Clobbering a national stream of culture

By Gauntlet Editorial Board

The future of Canada’s national public broadcaster is up in the air again as the Harper government attempts to choke the cash-strapped Canadian Broadcasting Corporation of its meager parliamentary funding.

Conservatives from across the country debated the future of publicly-funded media at the 2013 Conservative convention in Calgary — and it doesn’t look good for the CBC. The embattled broadcaster is on the chopping block and risks losing its public funding to the Conservative’s right-wing economic agenda. Eliminating this veteran crown corporation would be a disservice to the Canadian people both culturally and economically.

For more than 75 years, the CBC has been one of Canada’s greatest cultural institutions and has helped proliferate Canadian culture by creating original Canadian content.

The CBC is an essential public institution that cannot be fulfilled by the private sector as the Conservatives would claim. Independent musicians, filmmakers and documentarians who would be ignored by the private sector for financial reasons are introduced to the public via not-for-profit CBC broadcasts.

CBC gives Canadian artists opportunities to succeed in the cutthroat entertainment industry, which builds Canadian culture and identity. The CBC introduced the world to Canadian success stories such as Shania Twain and Alanis Morissette.

CBC News sends journalists to the far reaches of the globe to provide a Canadian perspective, reporting from remote places where other broadcasters refuse to go because there is little money involved. The CBC informs the nation by delivering content to Canadians from every corner of our nation and the world. We risk losing important stories by axing the CBC.

The CBC unites Canadians from coast to coast with Canadian content made by us, for us. From Jian Ghomeshi and George Stromboulopoulos to Rick Mercer and Red Green, the CBC is responsible for some of the most recognizable Canadian cultural icons that have helped define our own distinct image in an increasingly globalized world.

Deloitte reports that the loss of CBC funding would result in a significant outflow of programming expenditures to foreign content makers, effectively crushing opportunities for Canadian content over our own airwaves. The Canadian arts, media and entertainment industries would suffer immensely.

While the Conservatives love to rant about saving the consumer from oppressive television channel bundling, they continue to suffocate the consumer’s best media deal in the nation. For merely 7.8 cents per day, Canadians in every part of the country receive a wide range of Canadian content on local and national television channels, three radio stations and fully accessible web services.

Each month, 23 million Canadians access CBC’s radio, Internet and television services.

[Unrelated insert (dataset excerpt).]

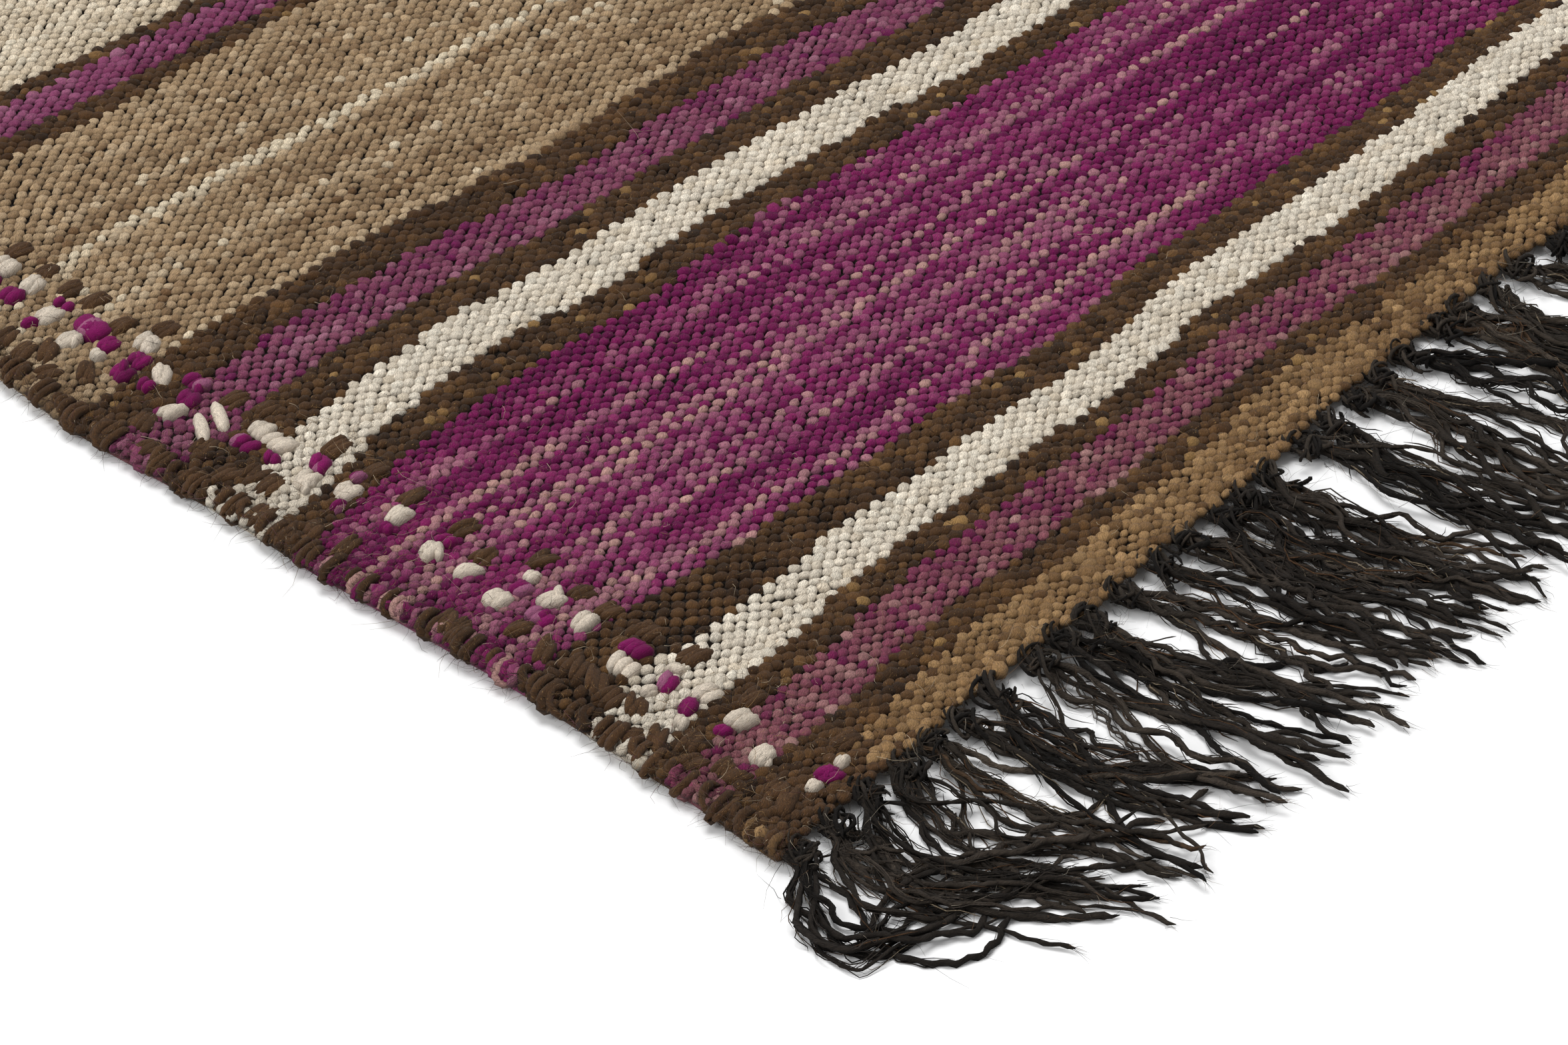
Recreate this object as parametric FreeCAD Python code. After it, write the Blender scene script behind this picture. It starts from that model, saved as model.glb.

The CBC also provides vital services and media content in rural areas that are simply unprofitable for the private sector. Almost anyone in Canada can enjoy cbc’s extensive lineup of Canadian news, sports, comedy, arts, drama and music. Our public broadcaster is part of the common cultural fibre that connects us by spanning the physical vastness of our nation.

If the thought of losing cultural institutions such as 22 Minutes and Hockey Night in Canada isn’t enough to convince you of cbc’s importance, consider the potential economic impacts of a privatized or eliminated CBC.

In the event that CBC was privatized, its currently commercial-free radio stations would require ad revenue to operate. A private CBC would have to compete with other radio stations for declining advertising dollars. Media giant Astral Media and small private sector broadcasters alike have already expressed their distaste at the idea of competing for advertising funding with the CBC.

According to a report by Deloitte, the CBC contributed $3.7 billion to the Canadian economy in 2010 by “improving competitiveness and providing opportunities for exports in the independent production sector” and “creating depth in the production sector by commissioning a wide range of genres.”

CBC faces an additional 10 per cent funding cut, and conservative wolves are already circling a hobbling CBC, parroting phony free-enterprise economics arguments. However, eliminating Canada’s public broadcaster would deny Canadians a fundamental piece of the culture that connects us.
It’s time to work at keeping the CBC on the air, not up in the air.